Franchement, je suis assez sceptique à cet égard. Depuis 8 ans, les Français voient la vie politique qui ne cesse de sombrer dans les polémiques, les coups tordus, les petites phrases haineuses, les scandales retentissants et la fuite dans la posture. 83% des Français ont une image négative de la politique et ils ne sont que 9% à faire confiance aux partis (Cevipof janvier 2018). Le taux d’abstention a atteint 80% aux dernières élections partielles. Les Français ne supportent plus le grand spectacle politicien, le carriérisme obsessionnel, les batailles d’ego.

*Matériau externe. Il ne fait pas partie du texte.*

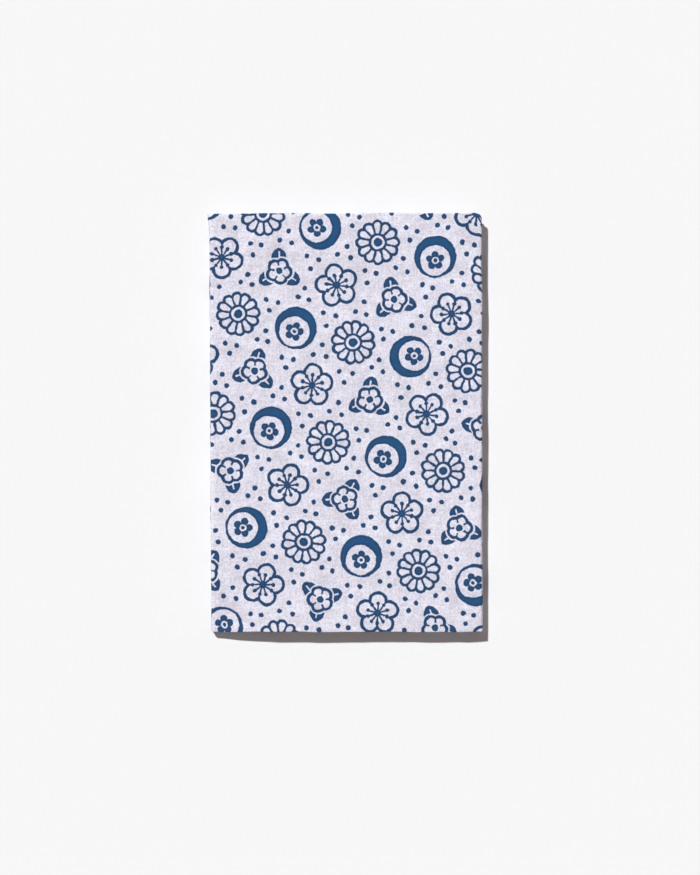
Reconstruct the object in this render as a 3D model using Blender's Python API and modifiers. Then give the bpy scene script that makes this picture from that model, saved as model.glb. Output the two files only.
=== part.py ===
"""Folded tenugui: one cotton cloth, doubled across its width and then halved three times along its length.

+X is the spine, the fold that goes round every layer. +Y is the edge where the cloth is doubled,
-Y the open edge with the selvedges, and +Z is up. The origin lies under the middle of the folded
cloth, on the surface it rests on. Sizes are in metres.
"""

import math
from collections import namedtuple

import bmesh
import bpy
import numpy as np

MM = 0.001

# The cloth as cut, and as folded.
CLOTH_WIDTH = 345 * MM  # selvedge to selvedge
FOLDED_LENGTH = CLOTH_WIDTH / 2  # along Y, once doubled
FOLDED_WIDTH = 112.6 * MM  # along X, the widest layer
PLY = 0.4 * MM  # thickness of one ply
SLIT = 0.2 * MM  # between the two plies of a doubled layer
LAYER_GAP = 0.1 * MM  # between one doubled layer and the next
DOUBLED = 2 * PLY + SLIT
PITCH = DOUBLED + LAYER_GAP
SOFT_CORNER = 2.0 * MM  # largest radius with which a layer turns into a fold's upright part

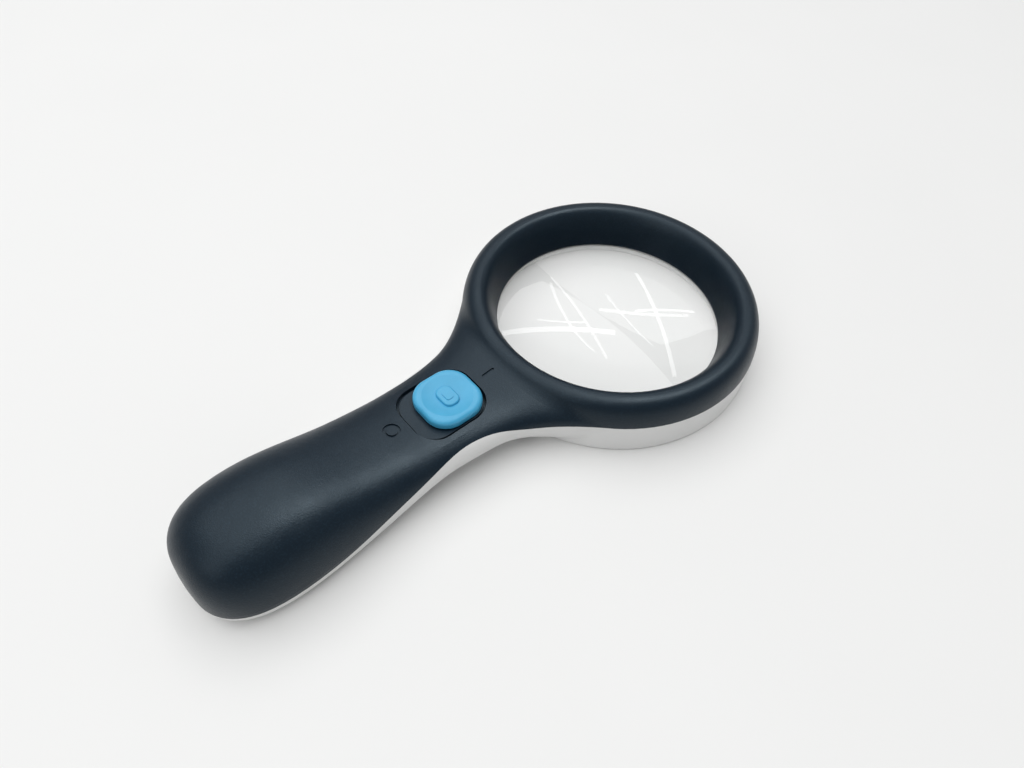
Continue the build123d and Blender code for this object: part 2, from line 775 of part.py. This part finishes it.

Ils attendent de Laurent Wauquiez, et des hommes et femmes politiques en général qu’ils se penchent sur leurs difficultés, leurs souffrances et leurs préoccupations. Tel est le sens même de la démocratie : les responsables politiques sont les représentants de la nation à son service. Ils ne sont rien d’autre que des serviteurs du pays et ils ont un devoir d’exemplarité. L’impression de « cour de récréation » n’est pas de nature à réconcilier les Français avec leur classe politique. La première mission de l’opposition, que devrait aujourd’hui incarner M. Wauquiez, est de donner une autre image de la politique, tournée vers le seul bien commun et la préparation de l’avenir. Laurent Wauquiez a donné une excellente impression lors de son « Emission politique » sur France 2 par son sang-froid et sa maîtrise des sujets. Dans l’affaire de l’école de commerce de Lyon, il ne s’est pas montré à son avantage, sauf peut-être aux yeux de ses militants, mais ce n’est pas eux qu’il faut convaincre, c’est l’opinion dans son ensemble. Les élections sont encore loin. A lui de prouver qu’il saura tirer les leçons de cet incident.